Abstract

Models based on rational analysis and game theory have come to play ap important role in political science and comparative politics.' Despite this development, analysts of Latin America often view these models as an alien tradition of research.2 Yet, in fact, an important variant of the rational perspective, choice analysis, has been usefully applied to research on the region. The strategic approach explored in this article emphasizes the methods through which actors pursue goals by shaping the context in which other actors make choices. The discussion focuses on three models. Each grew out of a particular historical and analytic context, though each has broader implications. Albert O. Hirschman's model of reform-mongering, from his classic book Journeys to Progress, reflects the widespread concern of political research in the 1960s with the politics of reform in Latin America. Adam Przeworksi's threshold model of regime transition grew out of the concern of the late 1970s and early 1980s with democratization and was vital to the major collaborative project on Transitions from Authoritarian Rule. Guillermo O'Donnell's model of democratic consolidation in Latin America, an important component of his writing on democracy, deals with a central political issue of the 1980s and 1990s.3 The goals of this article are twofold. First it examines the building blocks of these models.
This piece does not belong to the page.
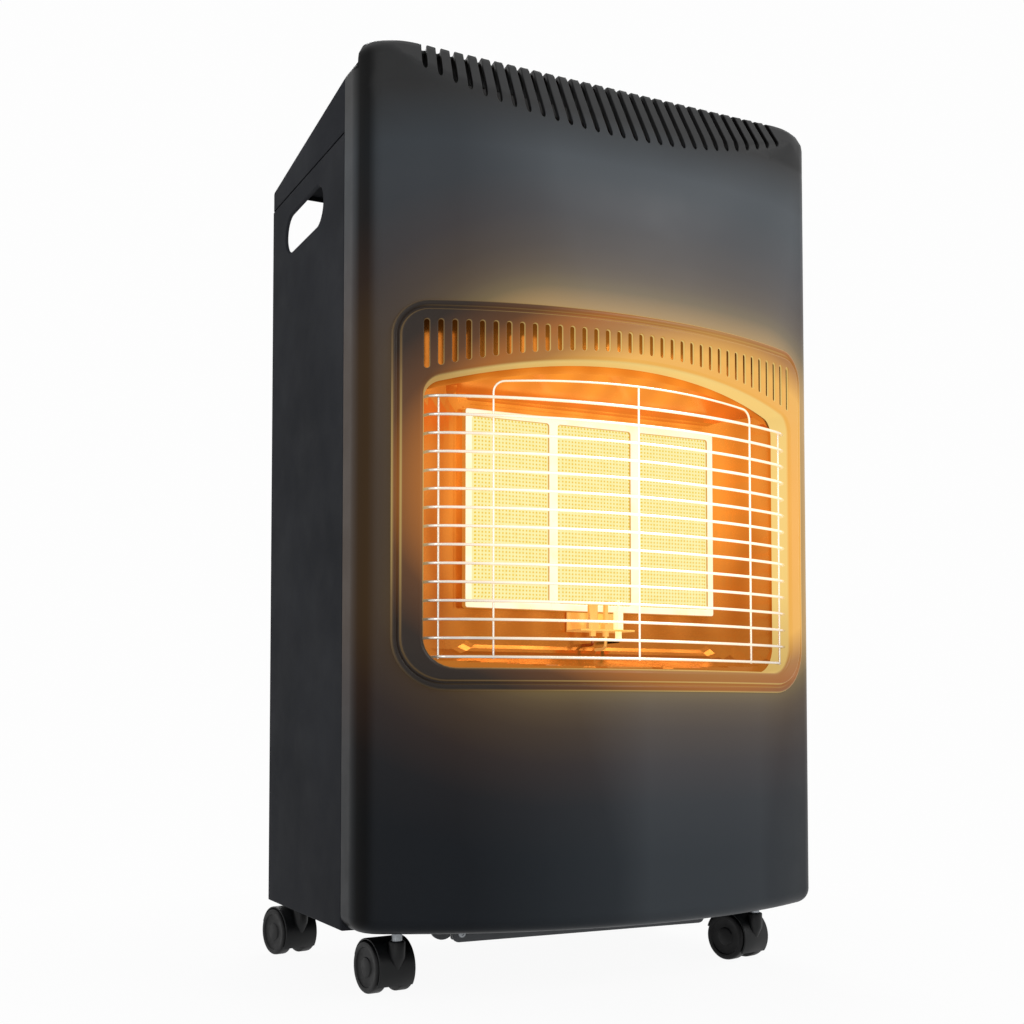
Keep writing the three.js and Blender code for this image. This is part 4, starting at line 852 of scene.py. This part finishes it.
def make_guard():
    """Level wires with their ends turned back, and behind them a hoop and three uprights."""
    radius = BOW_RADIUS + BEZEL_OUTSET - 1.1 - WIRE_RADIUS

    def bow(x, z, behind=0.0):
        return x, BOW_CENTRE - math.sqrt(radius * radius - x * x) + behind, z

    def rear(x, z):
        return bow(x, z, 2.4)

    turn_x = 154
    turn_y = bow(turn_x, 0)[1]
    runs = []
    for k in range(WIRES):
        z = WIRE_LOW + WIRE_PITCH * k
        below = max(OPENING_LOW + OPENING_CORNER - (z - WIRE_RADIUS), 0)
        cut = OPENING_CORNER - math.sqrt(OPENING_CORNER ** 2 - below ** 2)
        end_x = OPENING_HALF - cut - WIRE_RADIUS - 0.6
        run = [bow(x, z) for x in spread(-turn_x + 3, turn_x - 3, 6)]
        for across, along in ((0.0, 0.035), (0.25, 0.1), (0.75, 0.35), (1, 1)):
            x = turn_x + (end_x - turn_x) * across
            y = turn_y + (-44 - turn_y) * along
            run = [(-x, y, z)] + run + [(x, y, z)]
        runs.append(run)
    foot = WIRE_LOW - WIRE_RADIUS
    top = WIRE_LOW + WIRE_PITCH * (WIRES - 1)
    hoop_top = top + 17
    leg, bend = 117, 9
    side = [rear(-leg, z) for z in spread(foot, hoop_top - 16, 24)]
    side += [rear(x, z) for x, z in arc(-leg + bend, hoop_top - 13, bend, PI, PI / 2, 6)]
    crest = [rear(share * (leg - bend), hoop_top - 4 * share * share) for share in spread(-1, 1, 0.1)[1:-1]]
    runs.append(side + crest + [(-x, y, z) for x, y, z in reversed(side)])
    runs.append([rear(0, z) for z in (foot, 350, hoop_top - WIRE_RADIUS)])
    runs += [[rear(x, z) for z in (foot, 350, top + WIRE_RADIUS)] for x in (-turn_x - 2, turn_x + 2)]
    tube("guard_wires", runs, LEVEL_WIRE, guard_wire, "wire_guard", thin_runs=4)


# ---- Reflector and burner
def make_reflector():
    """A dish with a filleted back plate, cut off at the bow, and a flange above the opening."""
    shape = Shape()
    radius = BOW_RADIUS - 14.4
    fillet = 7

    def loop_at(depth, inset):
        """The dish's section at a depth in front of its back plate."""
        half = DISH_HALF + 1.9 * min(depth, 24.5) - inset
        low, high = DISH_LOW - 0.18 * depth + inset, DISH_HIGH + 0.36 * depth - inset
        return rectangle(-half, low, half, high, 10 + depth * 0.25, 6, 9)

    count = len(loop_at(0, fillet))

    def resampled(outline):
        """The outline with count points at even distances."""
        closed = outline + outline[:1]
        lengths = [0]
        for a, b in zip(closed, closed[1:]):
            lengths.append(lengths[-1] + math.dist(a, b))
        result = []
        seek = 0
        for k in range(count):
            want = lengths[-1] * k / count
            while lengths[seek + 1] < want:
                seek += 1
            t = (want - lengths[seek]) / (lengths[seek + 1] - lengths[seek])
            a, b = closed[seek], closed[seek + 1]
            result.append((a[0] + (b[0] - a[0]) * t, a[1] + (b[1] - a[1]) * t))
        return result

    def bow_limit(x):
        return BOW_CENTRE - math.sqrt(radius * radius - min(abs(x), 200) ** 2)

    rows = []
    for angle in quarter(4):
        depth = fillet * (1 - math.cos(angle))
        loop = resampled(loop_at(depth, fillet * (1 - math.sin(angle))))
        rows.append([(x, DISH_BACK - depth, z) for x, z in loop])
    for depth in spread(10, 78, 6):
        rows.append([(x, max(DISH_BACK - depth, bow_limit(x)), z) for x, z in resampled(loop_at(depth, 0))])
    shape.grid(rows, closed=True, flip=True)
    hole = centred(0, BURNER_Z, PLAQUE_PITCH + PLAQUE_HALF + 5, PLAQUE_TALL + 5, 0, 1, 12)
    sheet(shape, lambda x, z: (Vector((x, DISH_BACK, z)), FRONT), resampled(loop_at(0, fillet)),
          [hole], spread(-112, 112, 14), spread(272, 456, 14), [None, [(0, 0), (0, 1)]])
    flange = [(x, 524) for x in spread(-182, 182, 7)] + [(x, arch_z(x) - 6) for x in spread(182, -182, 7)]
    sheet(shape, bow_surface(-15.2), flange, [], spread(-180, 180, 7), spread(470, 520, 8))
    shape.build("reflector_dish", "cabinet", reflector_steel, "reflector", sharp=60)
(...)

We show how the models treat actors, preference distributions, and thresholds, and we explore the strategies presented in the models: building coalitions through issue linkage, modifying subjective probabilities of success,4 modifying costs, and modifying perceptions of costs, especially by shaping information through the manipulation of signals and communication. Second, we address three questions about the contribution of these models. How can one determine whether such models fit the specific Latin American contexts to which they are applied? How different are these models from other, more familiar, analytic perspectives in the Latin American field? Finally, what are the implications of these models in understanding the relation between causal regularities, uncertainty, and in the study of development?